The Palestinians continued to attack Joseph’s Tomb with regular shootings and the lobbing of firebombs and Molotov cocktails. Security for Jews at the site increasingly became more difficult to maintain. Rumors circulated in 2000 that Barak would evacuate the Israeli military outpost and give the tomb to Arafat as a “peacemaking gesture.”
In early 2000, the Israeli army began denying Jewish visits to the tomb on certain days due to prospects of Arab violence.
Following U.S. mediated peace talks at Camp David in September 2000, Arafat returned to the West Bank and initiated his intifada.
During one bloody week in October 2000, Fatah gunmen attacked the tomb repeatedly, killing two and injuring dozens, prompting Barak to order a complete evacuation of Judaism’s third holiest site on Oct. 6.
Within less than an hour of the Israeli retreat, Palestinian rioters overtook Joseph’s Tomb and reportedly began to ransack the site.
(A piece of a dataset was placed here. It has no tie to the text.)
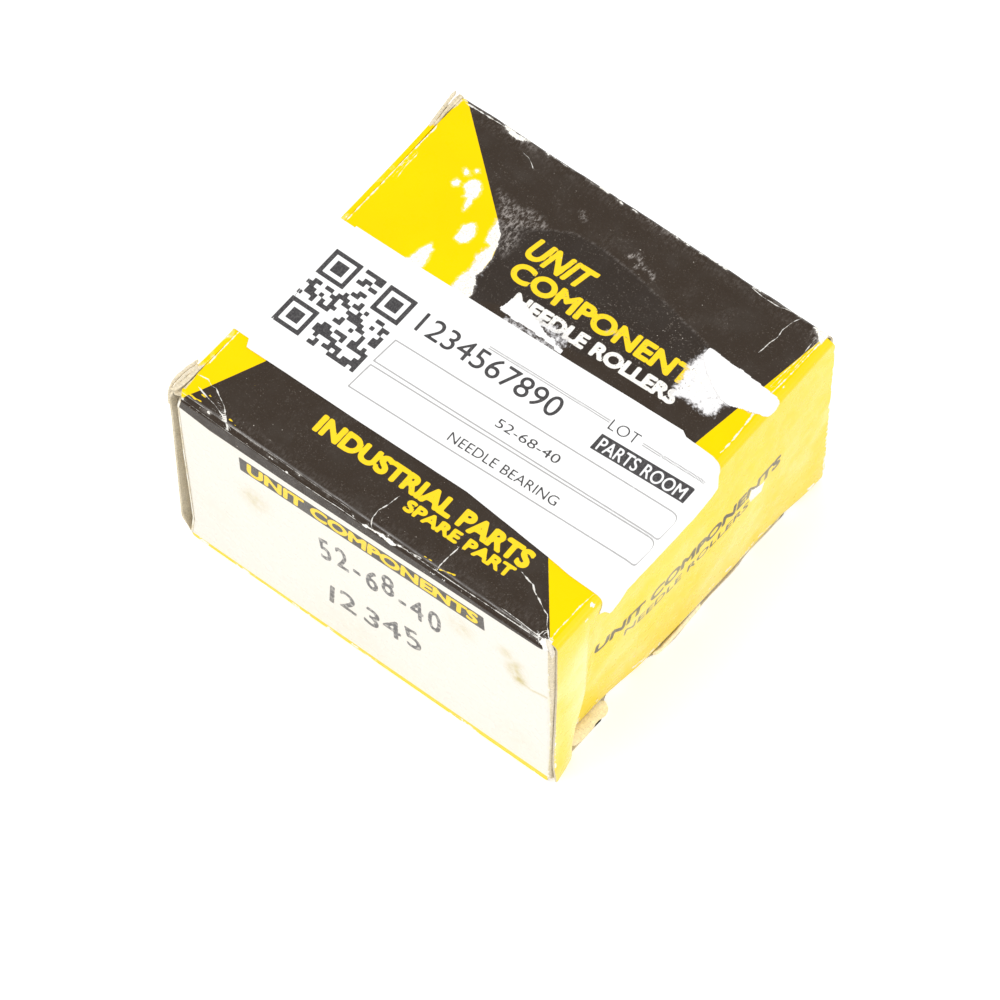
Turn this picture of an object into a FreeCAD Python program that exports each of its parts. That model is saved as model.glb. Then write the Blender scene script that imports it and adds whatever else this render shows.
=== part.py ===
import FreeCAD, Part
import math
import os

# Boxed needle roller bearing: a complete double-row needle roller bearing
# without an inner ring (dimension series 69, size code 09), lying flat inside a
# folded paperboard carton with a reverse tuck closure.
#
# Frame: millimetres, +Z up. Origin at the centre of the carton's underside.
# +X runs towards the right end (the end whose lid hangs from the top panel),
# +Y runs from the front panel to the back panel.

os.makedirs("parts", exist_ok=True)

# ---------------------------------------------------------------- carton sizes
CARTON_W = 74.0        # outside, along X (tube length, end lid to end lid)
CARTON_D = 71.2        # outside, along Y
CARTON_H = 42.6        # outside, along Z
BOARD = 0.38           # board thickness
GAP = 0.05             # clearance between pieces that move past each other
TUCK_LEN = 9.0         # length of a tuck flap from its crease
TUCK_OFFSET = 0.85     # outside of a tuck flap to the carton's outer face
DUST_LEN = 25.0        # length of a dust flap from its crease
DUST_TAPER = 0.40      # fall of a dust flap's edge per unit length
DUST_START = 0.90      # distance of that edge from the carton's outer face
DUST_LOW = 1.45        # distance of the other edge from the carton's outer face
LID_HALF_D = 35.30     # half width of an end lid, along Y
TOP_RAW_EDGE_X = -35.9     # raw left edge of the top panel
BOTTOM_RAW_EDGE_X = 35.60  # raw right edge of the bottom panel
TAB_HEIGHT = 12.0      # glue tab, up from the bottom panel
TAB_HALF_LEN = 33.0

# --------------------------------------------------------------- paper labels
PAPER = 0.12
LABEL_X0, LABEL_X1 = -33.8, 36.5     # main label, from near the left edge
LABEL_Y0, LABEL_Y1 = -22.3, 5.6      # its front and back edges, at the left
LABEL_TAIL_TOP = 42.0                # its right tail, on the right lid
LABEL_TAIL_LOW = 36.3
UNDER_Y0, UNDER_Y1 = -20.8, 5.2      # narrower strip under its left end
UNDER_TAIL_TOP = 41.3                # the strip's tail, on the left lid
UNDER_TAIL_LOW = 35.5

# -------------------------------------------------------------- bearing sizes
OD = 68.0              # outside diameter of the outer ring
WIDTH = 40.0           # width of the outer ring
FW = 52.0              # diameter under the rollers (the shaft's diameter)
ROLLER_D = 4.0
ROLLER_L = 14.5
ROLLERS_PER_ROW = 28
RACE_CLEAR = 0.05      # rollers to the outer raceway, radial
RIB_BORE_R = 28.9      # inner radius of the ring's end ribs
RIB_T = 2.2            # thickness of an end rib
RING_CHAMFER = 0.6
GROOVE_W = 3.5         # oil groove round the outside of the ring
GROOVE_DEEP = 0.8
OIL_HOLE_D = 2.5
CAGE_R_OUT = 28.6
CAGE_R_IN = 26.5
CAGE_LEN = 35.0
CAGE_END_BAR = 2.0     # end bars of the cage, along the axis
POCKET_L = 14.7
POCKET_W = 4.14
BEARING_X = -1.8       # the bearing's axis, inside the carton
BEARING_Z0 = 1.28      # underside of the outer ring

HW, HD = CARTON_W / 2.0, CARTON_D / 2.0


def box(x0, x1, y0, y1, z0, z1):
    return Part.makeBox(x1 - x0, y1 - y0, z1 - z0, FreeCAD.Vector(x0, y0, z0))


def plate_yz(points, x0, x1):
    """A flat plate with a polygonal outline in the YZ plane."""
    vs = [FreeCAD.Vector(x0, y, z) for y, z in points]
    face = Part.Face(Part.makePolygon(vs + [vs[0]]))
    return face.extrude(FreeCAD.Vector(x1 - x0, 0, 0))


def plate_xy(points, z0, z1):
    """A flat plate with a polygonal outline in the XY plane."""
    vs = [FreeCAD.Vector(x, y, z0) for x, y in points]
    face = Part.Face(Part.makePolygon(vs + [vs[0]]))
    return face.extrude(FreeCAD.Vector(0, 0, z1 - z0))


def save(shape, node):
    if not shape.isValid():
        raise RuntimeError("invalid shape: " + node)
    shape.exportStep("parts/" + node + ".step")
    print(node, "solids", len(shape.Solids), "volume", round(shape.Volume, 2))


# ------------------------------------------------------------------ the tube
tube_end = HW - BOARD - GAP                # panels stop short of the lids
wall_end = tube_end - BOARD - GAP / 2.0    # front and back stop at the dust flaps
save(box(TOP_RAW_EDGE_X, tube_end, -HD + BOARD, HD - BOARD,
         CARTON_H - BOARD, CARTON_H), "carton_top_panel")
save(box(-wall_end, wall_end, -HD, -HD + BOARD, 0, CARTON_H), "carton_front_panel")
save(box(-wall_end, wall_end, HD - BOARD, HD, 0, CARTON_H), "carton_back_panel")
save(box(-tube_end, BOTTOM_RAW_EDGE_X, -HD + BOARD, HD - BOARD, 0, BOARD),
     "carton_bottom_panel")
tab_pts = [(-TAB_HALF_LEN, BOARD), (TAB_HALF_LEN, BOARD),
           (TAB_HALF_LEN - 5.0, TAB_HEIGHT), (-TAB_HALF_LEN + 5.0, TAB_HEIGHT)]
tab_vs = [FreeCAD.Vector(x, HD - 2 * BOARD, z) for x, z in tab_pts]
tab = Part.Face(Part.makePolygon(tab_vs + [tab_vs[0]])).extrude(
    FreeCAD.Vector(0, BOARD, 0))
save(tab, "carton_glue_tab")

# ------------------------------------------------------------- the right end
# The lid hangs from the top panel. Its crease axis is the outer corner line
# x = HW, z = CARTON_H. The tuck flap's crease axis is the inner corner line.
lid_low = TUCK_OFFSET
save(box(HW - BOARD, HW, -LID_HALF_D, LID_HALF_D, lid_low, CARTON_H - GAP),
     "right_lid")


def tuck_flap(sign, z0):
    """sign +1: right end, -1: left end. The free corners are rounded off."""
    x_root = HW - BOARD - GAP
    x_tip = HW - BOARD - TUCK_LEN
    half = LID_HALF_D - 0.9
    pts = [(x_root, -half), (x_root, half)]
    r = 6.0
    for i in range(0, 7):
        a = math.radians(90.0 * i / 6.0)
        pts.append((x_tip + r - r * math.sin(a), half - r + r * math.cos(a)))
    for i in range(0, 7):
        a = math.radians(90.0 * i / 6.0)
        pts.append((x_tip + r - r * math.cos(a), -half + r - r * math.sin(a)))
    return plate_xy([(sign * x, y) for x, y in pts], z0, z0 + BOARD)


save(tuck_flap(+1, TUCK_OFFSET), "right_tuck_flap")


def dust_flap(side_x, side_y, taper_at_top):
    """Dust flap on the crease x = side_x * tube_end, y = side_y * HD."""
    r0, r1 = GAP, DUST_LEN
    pts = [(r0, DUST_LOW), (r1 - 3.0, DUST_LOW), (r1, DUST_LOW + 3.0),
           (r1, CARTON_H - DUST_START - DUST_TAPER * r1 - 0.3),
           (r1 - 1.5, CARTON_H - DUST_START - DUST_TAPER * (r1 - 1.5) - 0.2),
           (r0, CARTON_H - DUST_START)]
    if not taper_at_top:
        pts = [(r, CARTON_H - z) for r, z in pts]
    pts = [(side_y * (HD - r), z) for r, z in pts]
    x_out = side_x * tube_end
    return plate_yz(pts, x_out, x_out - side_x * BOARD)


save(dust_flap(+1, -1, True), "right_dust_flap_front")
save(dust_flap(+1, +1, True), "right_dust_flap_back")

# -------------------------------------------------------------- the left end
# The lid stands on the bottom panel's left edge and tucks in under the top
# panel, so the two ends tuck in opposite directions.
save(box(-HW, -HW + BOARD, -LID_HALF_D, LID_HALF_D, GAP,
         CARTON_H - TUCK_OFFSET), "left_lid")
save(tuck_flap(-1, CARTON_H - TUCK_OFFSET - BOARD), "left_tuck_flap")
save(dust_flap(-1, -1, False), "left_dust_flap_front")
save(dust_flap(-1, +1, False), "left_dust_flap_back")

# --------------------------------------------------------------- the labels
# The main label crosses the top panel and turns down over the right crease.
save(plate_xy([(LABEL_X0, LABEL_Y0), (10.2, -21.6), (25.8, -23.0),
               (LABEL_X1, -23.4), (LABEL_X1, 6.5), (29.1, 7.3),
               (LABEL_X0, LABEL_Y1)],
              CARTON_H, CARTON_H + PAPER), "label_main")
save(plate_yz([(-23.4, LABEL_TAIL_TOP), (7.0, LABEL_TAIL_TOP),
               (7.0, LABEL_TAIL_LOW + 1.5), (5.5, LABEL_TAIL_LOW),
               (-19.0, LABEL_TAIL_LOW + 0.6), (-21.5, 33.6),
               (-25.6, LABEL_TAIL_LOW + 1.2)],
              HW, HW + PAPER), "label_right_tail")
save(box(TOP_RAW_EDGE_X, LABEL_X0 - GAP, UNDER_Y0, UNDER_Y1,
         CARTON_H, CARTON_H + PAPER), "under_label_strip")
save(plate_yz([(UNDER_Y0, UNDER_TAIL_TOP), (UNDER_Y1, UNDER_TAIL_TOP),
               (UNDER_Y1, UNDER_TAIL_LOW), (UNDER_Y0, UNDER_TAIL_LOW)],
              -HW, -HW - PAPER), "under_label_tail")
# What is left of an older label that was torn off: two thin scraps.
scraps = [
    plate_xy([(20.3, 17.5), (23.5, 14.2), (26.7, 11.0), (29.6, 10.4),
              (33.1, 15.2), (36.3, 17.8), (36.3, 21.3), (34.7, 21.4),
              (22.2, 22.1)], CARTON_H, CARTON_H + PAPER),
    plate_xy([(-7.0, 7.1), (5.5, 7.2), (2.5, 7.9), (-1.5, 9.0),
              (-4.5, 10.2), (-6.8, 9.5)], CARTON_H, CARTON_H + PAPER)]
save(Part.makeCompound(scraps), "old_label_remnant")

# -------------------------------------------------------------- the bearing
axis = FreeCAD.Vector(0, 0, 1)
base = FreeCAD.Vector(BEARING_X, 0, BEARING_Z0)
race_r = FW / 2.0 + ROLLER_D + RACE_CLEAR
pitch_r = FW / 2.0 + ROLLER_D / 2.0
r_o = OD / 2.0
c = RING_CHAMFER
gz0 = WIDTH / 2.0 - GROOVE_W / 2.0
gz1 = WIDTH / 2.0 + GROOVE_W / 2.0

ring_profile = [
    (r_o - c, 0), (r_o, c),
    (r_o, gz0), (r_o - GROOVE_DEEP, gz0 + 0.5),
    (r_o - GROOVE_DEEP, gz1 - 0.5), (r_o, gz1),
    (r_o, WIDTH - c), (r_o - c, WIDTH),
    (RIB_BORE_R + 0.5, WIDTH), (RIB_BORE_R, WIDTH - 0.5),
    (RIB_BORE_R, WIDTH - RIB_T), (race_r, WIDTH - RIB_T),
    (race_r, RIB_T), (RIB_BORE_R, RIB_T),
    (RIB_BORE_R, 0.5), (RIB_BORE_R + 0.5, 0)]
vs = [FreeCAD.Vector(r, 0, z) for r, z in ring_profile]
ring = Part.Face(Part.makePolygon(vs + [vs[0]])).revolve(
    FreeCAD.Vector(0, 0, 0), axis, 360)
for ang in (0.0, 180.0):
    a = math.radians(ang)
    d = FreeCAD.Vector(math.cos(a), math.sin(a), 0)
    hole = Part.makeCylinder(OIL_HOLE_D / 2.0, 8.0,
                             FreeCAD.Vector(d.x * 28.0, d.y * 28.0, WIDTH / 2.0), d)
    ring = ring.cut(hole)
ring.translate(base)
save(ring, "outer_ring")

# One-piece double-row cage: a thin tube with in-line pockets.
cage_z0 = (WIDTH - CAGE_LEN) / 2.0
mid_bar = CAGE_LEN - 2.0 * CAGE_END_BAR - 2.0 * POCKET_L
row_z = [cage_z0 + CAGE_END_BAR, cage_z0 + CAGE_END_BAR + POCKET_L + mid_bar]
cage = Part.makeCylinder(CAGE_R_OUT, CAGE_LEN, FreeCAD.Vector(0, 0, cage_z0))
cage = cage.cut(Part.makeCylinder(CAGE_R_IN, CAGE_LEN + 2,
                                  FreeCAD.Vector(0, 0, cage_z0 - 1)))
cutters = []
for i in range(ROLLERS_PER_ROW):
    for z in row_z:
        pocket = Part.makeBox(8.0, POCKET_W, POCKET_L,
                              FreeCAD.Vector(24.0, -POCKET_W / 2.0, z))
        pocket.rotate(FreeCAD.Vector(0, 0, 0), axis, 360.0 * i / ROLLERS_PER_ROW)
        cutters.append(pocket)
cage = cage.cut(Part.makeCompound(cutters))
cage.translate(base)
save(cage, "needle_cage")

# Needle rollers: two in line in each axial place, each its own solid.
crown = 0.35
play = (POCKET_L - ROLLER_L) / 2.0
for i in range(ROLLERS_PER_ROW):
    a = 2.0 * math.pi * i / ROLLERS_PER_ROW
    rollers = []
    for z in row_z:
        prof = [(0, 0), (ROLLER_D / 2.0 - crown, 0), (ROLLER_D / 2.0, crown),
                (ROLLER_D / 2.0, ROLLER_L - crown),
                (ROLLER_D / 2.0 - crown, ROLLER_L), (0, ROLLER_L)]
        vs = [FreeCAD.Vector(r, 0, h) for r, h in prof]
        needle = Part.Face(Part.makePolygon(vs + [vs[0]])).revolve(
            FreeCAD.Vector(0, 0, 0), axis, 360)
        needle.translate(FreeCAD.Vector(pitch_r * math.cos(a),
                                        pitch_r * math.sin(a), z + play))
        needle.translate(base)
        rollers.append(needle.Solids[0] if needle.Solids else needle)
    save(Part.makeCompound(rollers), "needle_pair_%02d" % (i + 1))
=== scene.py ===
import math
import bpy
import numpy as np
from mathutils import Matrix, Vector


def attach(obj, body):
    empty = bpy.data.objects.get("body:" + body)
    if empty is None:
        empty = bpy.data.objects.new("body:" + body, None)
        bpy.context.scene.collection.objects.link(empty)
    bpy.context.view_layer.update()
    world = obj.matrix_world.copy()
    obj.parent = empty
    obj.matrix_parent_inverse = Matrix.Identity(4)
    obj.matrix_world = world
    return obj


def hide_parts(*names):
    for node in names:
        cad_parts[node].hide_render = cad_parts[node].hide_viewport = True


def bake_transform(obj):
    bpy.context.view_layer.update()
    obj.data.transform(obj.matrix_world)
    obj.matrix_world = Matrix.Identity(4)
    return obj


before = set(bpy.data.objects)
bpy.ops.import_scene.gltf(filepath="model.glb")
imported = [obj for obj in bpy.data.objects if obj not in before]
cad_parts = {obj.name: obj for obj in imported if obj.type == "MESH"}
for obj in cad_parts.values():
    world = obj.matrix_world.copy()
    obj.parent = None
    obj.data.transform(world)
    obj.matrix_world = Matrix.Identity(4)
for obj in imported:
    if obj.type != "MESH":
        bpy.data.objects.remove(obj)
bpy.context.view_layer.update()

# ---------------------------------------------------------------- sizes, mm
HW, HD, H = 37.0, 35.6, 42.6
BOARD = 0.38
R_FT, R_BT, R_LOW = 1.3, 1.0, 0.7      # fold radii: front-top, back-top, the two low ones
S_LID, R_LID = 35.8, 1.2               # where the right lid's fold starts, and its radius
X_RAW_L = -36.6                        # raw left edge of the top panel

RNG = np.random.default_rng(31)


# ---------------------------------------------------------------- noise
_perm = RNG.permutation(512).astype(np.int64)


def _hash(i, j, k, seed):
    a = _perm[(i + seed * 37) & 511]
    b = _perm[(a + j) & 511]
    c = _perm[(b + k) & 511]
    return c / 511.0 * 2 - 1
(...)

Palestinian mobs reportedly tore apart books, destroying prayer stands and grinding out stone carvings in the Tomb’s interior.
Palestinians hoisted a Muslim flag over the tomb. Amin Maqbul, an official from Arafat’s office, visited the tomb to deliver a speech declaring, “Today was the first step to liberate (Jerusalem).”
One BBC reporter described the scene: “The site was reduced to smoldering rubble – festooned with Palestinian and Islamic flags – cheering Arab crowd. …”
Palestinians on Oct. 10 began construction of a mosque on the rubble of the tomb’s adjacent yeshiva compound. Workers painted the dome of the compound green, the Islamic color.
In a WND exclusive interview, Tariq Tarawi, a Fatah lawmaker who in 2000 served as chief of the Al Aqsa Martyrs Brigades terror group in the vicinity of the tomb, said the Palestinians would “never” allow Israel to rebuild a yeshiva or synagogue at Joseph’s Tomb. The Brigades carried out most of the attacks against the tomb site.
“A yeshiva is an institution,” said Tarawi. “An institution can be the beginning of claiming rights and these claims can bring once again the Israeli army to establish a base in the place, and we can not accept this. If the Jews try to build a yeshiva, we will shoot at them.”